Copy all the material below, exactly as it stands.

__________

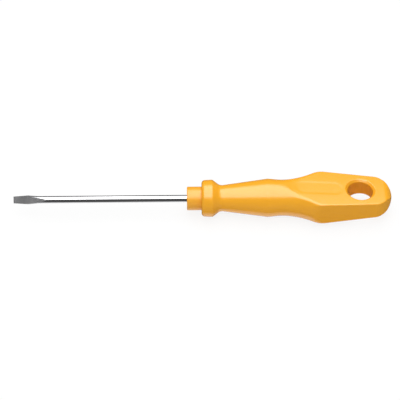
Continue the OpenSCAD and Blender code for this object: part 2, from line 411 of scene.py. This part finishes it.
bladeLook = {
    "tipX": bladeLow.x, "tangX": bladeHigh.x, "radius": coreLook["boreRadius"],
    "tipWidth": 2.92, "tipThick": 0.5, "tipRound": 0.06,
    "flareWidth": 3.8, "flareAt": 6.3, "flareLength": 10.5, "flareRound": 3.0, "flareBackRound": 8.0,
    "grindLength": 14.2, "tipTurn": 55.0, "leadIn": 0.6, "sides": 128,
    "wingWidth": 5.2, "wingThick": 1.1, "wingLength": 6.5, "wingAt": 13.0, "wingStep": 18.0, "wingPairs": 2,
}


def makeBlade(look):
    tip, tang, radius = look["tipX"], look["tangX"], look["radius"]
    profile = roundedLine([
        (tip, 0, 0),
        (tip, look["tipWidth"] / 2, look["tipRound"]),
        (tip + look["flareAt"], look["flareWidth"] / 2, look["flareRound"]),
        (tip + look["flareLength"], radius, look["flareBackRound"]),
        (tang - look["leadIn"], radius, 0),
        (tang, radius - look["leadIn"], 0),
        (tang, 0, 0),
    ], 4)
    bm = turnedMesh(profile, look["sides"])
    slope = (2 * radius - look["tipThick"]) / 2 / look["grindLength"]
    turn = math.radians(look["tipTurn"])
    for side in (-1, 1):
        away = Vector((0, -math.sin(turn), math.cos(turn))) * side
        spot = Vector((tip, 0, 0)) + away * look["tipThick"] / 2
        normal = (away - Vector((slope, 0, 0))).normalized()
        parts = bm.verts[:] + bm.edges[:] + bm.faces[:]
        cut = bmesh.ops.bisect_plane(bm, geom=parts, plane_co=spot * mm, plane_no=normal, clear_outer=True)
        rim = [part for part in cut["geom_cut"] if isinstance(part, bmesh.types.BMEdge)]
        for face in bmesh.ops.contextual_create(bm, geom=rim)["faces"]:
            face.material_index = 1
    nip, wing = look["wingWidth"] / 2 - radius, look["wingWidth"] / 2
    for i in range(look["wingPairs"]):
        start = look["wingAt"] + i * look["wingStep"]
        end = start + look["wingLength"]
        plateMesh(bm, [
            (start, -radius / 2), (start + nip, -wing), (end - nip, -wing), (end, -radius / 2),
            (end, radius / 2), (end - nip, wing), (start + nip, wing), (start, radius / 2),
        ], look["wingThick"], "Z")
    piece = addPiece("blade", meshFrom(bm, "blade"), 30)
    for face in piece.data.polygons:  # the ground flats stay flat up to their rims
        face.use_smooth = face.material_index == 0
    return piece


bladePiece = makeBlade(bladeLook)
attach(bladePiece, "root")
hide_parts("blade")
print("blade:", len(bladePiece.data.polygons), "faces")


# shader helpers

def addNode(tree, kind, **values):
    node = tree.nodes.new("ShaderNode" + kind)
    for name, value in values.items():
        setattr(node, name, value)
    return node


def newGroup(name, ins, outs):
    tree = bpy.data.node_groups.new(name, "ShaderNodeTree")
    for label, kind, value in ins:
        socket = tree.interface.new_socket(name=label, in_out="INPUT", socket_type="NodeSocket" + kind)
        if value is not None:
            socket.default_value = value
    for label in outs:
        tree.interface.new_socket(name=label, in_out="OUTPUT", socket_type="NodeSocketFloat")
    return tree, tree.nodes.new("NodeGroupInput"), tree.nodes.new("NodeGroupOutput")


def math2(tree, operation, one, two=None):
    node = addNode(tree, "Math", operation=operation)
    for socket, value in zip(node.inputs, (one, two)):
        if isinstance(value, (int, float)):
            socket.default_value = value
        elif value is not None:
            tree.links.new(value, socket)
    return node.outputs[0]


def mapRange(tree, value, low, high, toLow=0.0, toHigh=1.0):
    node = addNode(tree, "MapRange")
    for socket, given in zip(node.inputs, (value, low, high, toLow, toHigh)):
        if isinstance(given, (int, float)):
            socket.default_value = given
        else:
            tree.links.new(given, socket)
    return node.outputs[0]


def noise(tree, vector, scale, detail=2.0, roughness=0.5):
    node = addNode(tree, "TexNoise")
    node.inputs["Detail"].default_value = detail
    node.inputs["Roughness"].default_value = roughness
    tree.links.new(vector, node.inputs["Vector"])
    if isinstance(scale, (int, float)):
        node.inputs["Scale"].default_value = scale
    else:
        tree.links.new(scale, node.inputs["Scale"])
    return node.outputs["Fac"]


def makeMouldedSkin():
    # the skin of a moulded part: soft flow marks, a very fine grain, handling smudges and hairlines
    tree, given, result = newGroup("mouldedSkin", [
        ("Vector", "Vector", None), ("Flow Scale", "Float", 90.0), ("Grain Scale", "Float", 2600.0),
        ("Hairline Width", "Float", 0.006),
    ], ["Flow", "Grain", "Smudge", "Hairline"])
    vector = given.outputs["Vector"]
    stretch = addNode(tree, "Mapping")
    stretch.inputs["Scale"].default_value = (0.35, 1.0, 1.0)
    tree.links.new(vector, stretch.inputs["Vector"])
    flow = noise(tree, stretch.outputs[0], given.outputs["Flow Scale"], 3.0, 0.55)
    tree.links.new(mapRange(tree, flow, 0.3, 0.7), result.inputs["Flow"])
    tree.links.new(noise(tree, vector, given.outputs["Grain Scale"], 2.0, 0.6), result.inputs["Grain"])
    smudge = noise(tree, vector, 260.0, 4.0, 0.6)
    tree.links.new(mapRange(tree, smudge, 0.2, 0.8), result.inputs["Smudge"])
    slide = addNode(tree, "Mapping")
    slide.inputs["Rotation"].default_value = (0.3, 0.5, 0.9)
    slide.inputs["Scale"].default_value = (60.0, 900.0, 900.0)
    tree.links.new(vector, slide.inputs["Vector"])
    cells = addNode(tree, "TexVoronoi", feature="DISTANCE_TO_EDGE")
    cells.inputs["Scale"].default_value = 0.35
    tree.links.new(slide.outputs[0], cells.inputs["Vector"])
    line = mapRange(tree, cells.outputs["Distance"], 0.0, given.outputs["Hairline Width"], 1.0, 0.0)
    tree.links.new(line, result.inputs["Hairline"])
    return tree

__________

Task solution:
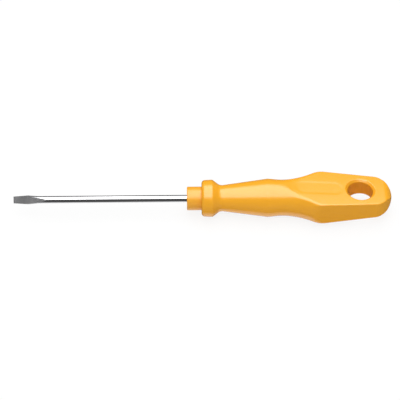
Continue the OpenSCAD and Blender code for this object: part 2, from line 411 of scene.py. This part finishes it.
bladeLook = {
    "tipX": bladeLow.x, "tangX": bladeHigh.x, "radius": coreLook["boreRadius"],
    "tipWidth": 2.92, "tipThick": 0.5, "tipRound": 0.06,
    "flareWidth": 3.8, "flareAt": 6.3, "flareLength": 10.5, "flareRound": 3.0, "flareBackRound": 8.0,
    "grindLength": 14.2, "tipTurn": 55.0, "leadIn": 0.6, "sides": 128,
    "wingWidth": 5.2, "wingThick": 1.1, "wingLength": 6.5, "wingAt": 13.0, "wingStep": 18.0, "wingPairs": 2,
}


def makeBlade(look):
    tip, tang, radius = look["tipX"], look["tangX"], look["radius"]
    profile = roundedLine([
        (tip, 0, 0),
        (tip, look["tipWidth"] / 2, look["tipRound"]),
        (tip + look["flareAt"], look["flareWidth"] / 2, look["flareRound"]),
        (tip + look["flareLength"], radius, look["flareBackRound"]),
        (tang - look["leadIn"], radius, 0),
        (tang, radius - look["leadIn"], 0),
        (tang, 0, 0),
    ], 4)
    bm = turnedMesh(profile, look["sides"])
    slope = (2 * radius - look["tipThick"]) / 2 / look["grindLength"]
    turn = math.radians(look["tipTurn"])
    for side in (-1, 1):
        away = Vector((0, -math.sin(turn), math.cos(turn))) * side
        spot = Vector((tip, 0, 0)) + away * look["tipThick"] / 2
        normal = (away - Vector((slope, 0, 0))).normalized()
        parts = bm.verts[:] + bm.edges[:] + bm.faces[:]
        cut = bmesh.ops.bisect_plane(bm, geom=parts, plane_co=spot * mm, plane_no=normal, clear_outer=True)
        rim = [part for part in cut["geom_cut"] if isinstance(part, bmesh.types.BMEdge)]
        for face in bmesh.ops.contextual_create(bm, geom=rim)["faces"]:
            face.material_index = 1
    nip, wing = look["wingWidth"] / 2 - radius, look["wingWidth"] / 2
    for i in range(look["wingPairs"]):
        start = look["wingAt"] + i * look["wingStep"]
        end = start + look["wingLength"]
        plateMesh(bm, [
            (start, -radius / 2), (start + nip, -wing), (end - nip, -wing), (end, -radius / 2),
            (end, radius / 2), (end - nip, wing), (start + nip, wing), (start, radius / 2),
        ], look["wingThick"], "Z")
    piece = addPiece("blade", meshFrom(bm, "blade"), 30)
    for face in piece.data.polygons:  # the ground flats stay flat up to their rims
        face.use_smooth = face.material_index == 0
    return piece


bladePiece = makeBlade(bladeLook)
attach(bladePiece, "root")
hide_parts("blade")
print("blade:", len(bladePiece.data.polygons), "faces")


# shader helpers

def addNode(tree, kind, **values):
    node = tree.nodes.new("ShaderNode" + kind)
    for name, value in values.items():
        setattr(node, name, value)
    return node


def newGroup(name, ins, outs):
    tree = bpy.data.node_groups.new(name, "ShaderNodeTree")
    for label, kind, value in ins:
        socket = tree.interface.new_socket(name=label, in_out="INPUT", socket_type="NodeSocket" + kind)
        if value is not None:
            socket.default_value = value
    for label in outs:
        tree.interface.new_socket(name=label, in_out="OUTPUT", socket_type="NodeSocketFloat")
    return tree, tree.nodes.new("NodeGroupInput"), tree.nodes.new("NodeGroupOutput")


def math2(tree, operation, one, two=None):
    node = addNode(tree, "Math", operation=operation)
    for socket, value in zip(node.inputs, (one, two)):
        if isinstance(value, (int, float)):
            socket.default_value = value
        elif value is not None:
            tree.links.new(value, socket)
    return node.outputs[0]


def mapRange(tree, value, low, high, toLow=0.0, toHigh=1.0):
    node = addNode(tree, "MapRange")
    for socket, given in zip(node.inputs, (value, low, high, toLow, toHigh)):
        if isinstance(given, (int, float)):
            socket.default_value = given
        else:
            tree.links.new(given, socket)
    return node.outputs[0]


def noise(tree, vector, scale, detail=2.0, roughness=0.5):
    node = addNode(tree, "TexNoise")
    node.inputs["Detail"].default_value = detail
    node.inputs["Roughness"].default_value = roughness
    tree.links.new(vector, node.inputs["Vector"])
    if isinstance(scale, (int, float)):
        node.inputs["Scale"].default_value = scale
    else:
        tree.links.new(scale, node.inputs["Scale"])
    return node.outputs["Fac"]


def makeMouldedSkin():
    # the skin of a moulded part: soft flow marks, a very fine grain, handling smudges and hairlines
    tree, given, result = newGroup("mouldedSkin", [
        ("Vector", "Vector", None), ("Flow Scale", "Float", 90.0), ("Grain Scale", "Float", 2600.0),
        ("Hairline Width", "Float", 0.006),
    ], ["Flow", "Grain", "Smudge", "Hairline"])
    vector = given.outputs["Vector"]
    stretch = addNode(tree, "Mapping")
    stretch.inputs["Scale"].default_value = (0.35, 1.0, 1.0)
    tree.links.new(vector, stretch.inputs["Vector"])
    flow = noise(tree, stretch.outputs[0], given.outputs["Flow Scale"], 3.0, 0.55)
    tree.links.new(mapRange(tree, flow, 0.3, 0.7), result.inputs["Flow"])
    tree.links.new(noise(tree, vector, given.outputs["Grain Scale"], 2.0, 0.6), result.inputs["Grain"])
    smudge = noise(tree, vector, 260.0, 4.0, 0.6)
    tree.links.new(mapRange(tree, smudge, 0.2, 0.8), result.inputs["Smudge"])
    slide = addNode(tree, "Mapping")
    slide.inputs["Rotation"].default_value = (0.3, 0.5, 0.9)
    slide.inputs["Scale"].default_value = (60.0, 900.0, 900.0)
    tree.links.new(vector, slide.inputs["Vector"])
    cells = addNode(tree, "TexVoronoi", feature="DISTANCE_TO_EDGE")
    cells.inputs["Scale"].default_value = 0.35
    tree.links.new(slide.outputs[0], cells.inputs["Vector"])
    line = mapRange(tree, cells.outputs["Distance"], 0.0, given.outputs["Hairline Width"], 1.0, 0.0)
    tree.links.new(line, result.inputs["Hairline"])
    return tree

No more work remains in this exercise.